The association issued a release in light of the Sandals dispute saying anything less creates an un-level playing field, and gives rise to potentially massive legal and public relations problems for Antigua and Barbuda as a tourism destination.
The association suggests either all hotels be allowed to charge its guests just 35 per cent of the Antigua and Barbuda Sales Tax or the deal with Sandals be nullified.
The association gives justification for most concessions regularly offered to hotels but says on the other hand, certain concessions put the country and the vast majority of hoteliers at a significant disadvantage—especially when these concessions are not granted equally across the board.
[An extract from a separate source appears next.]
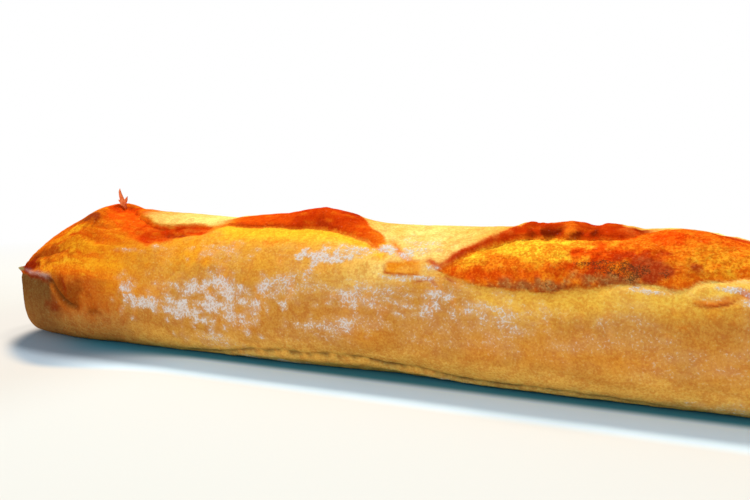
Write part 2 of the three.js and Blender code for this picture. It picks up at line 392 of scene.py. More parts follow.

The association stresses in several ways that as a matter of public policy, any concessions and incentives made available to one hotel should be made available to all.
The association says otherwise some hotels will be left at a distinct advantage over the others and this discourages investment, tarnishes the country’s reputation, and ultimately results in the loss of jobs and revenue.
In the meantime, Antigua's United Progressive Party (UPP) has defended the 2009 concession agreement it signed with Sandals while in power stating that "the ABST (Antigua and Barbuda Sales Tax) concession granted in 2009 to the Sandals Group is 100 per cent legal.”
in a statement published in the Antigua Chronicle newspaper, the UPP said "Browne’s Cabinet has torn up the agreement under which Sandals agreed to establish an “ultra luxury-included” Beaches resort that would bring in more foreign exchange, reduce joblessness in the island, bring in greater airlift and generally stimulate the economy, in exchange for certain tax concessions. Sandals has similar or more generous tax concessions with Barbados and Grenada, both of which have reported big growth in tourism.
Contending that Section 16 of the Finance Administration Act 2006 gives discretion to the minister of finance to make the concessions, the UPP said it was granted in order to secure the construction of the Sandals Grand Hotel, the economic impact of which is unquestioned.
“A 65 per cent ABST discount was granted until the end of 2014; 60 per cent discount until the end of 2022 and thereafter no discount. In contrast: the complete waivers granted to Yida and Paradise Found (two other resorts) are unjustified due to the scant benefits offered by these projects, which are distinguished by faulty agreements granting vast land allotments, with no employment guarantees or performance clauses,” the UPP charged.
The Baldwin Spencer-led UPP noted that Sandals had recently announced the expansion of its room stock in Barbados, and new projects in Tobago and Mexico. Meanwhile in Antigua, unemployment continued to rise, “with the ALP Government neither able to close a single deal nor commence construction on a single new project”.
“The UPP demands that the ALP honours all concessions with the Sandals Group in the interest of protecting both the current Sandals employees and the broader investment climate,” the statement said.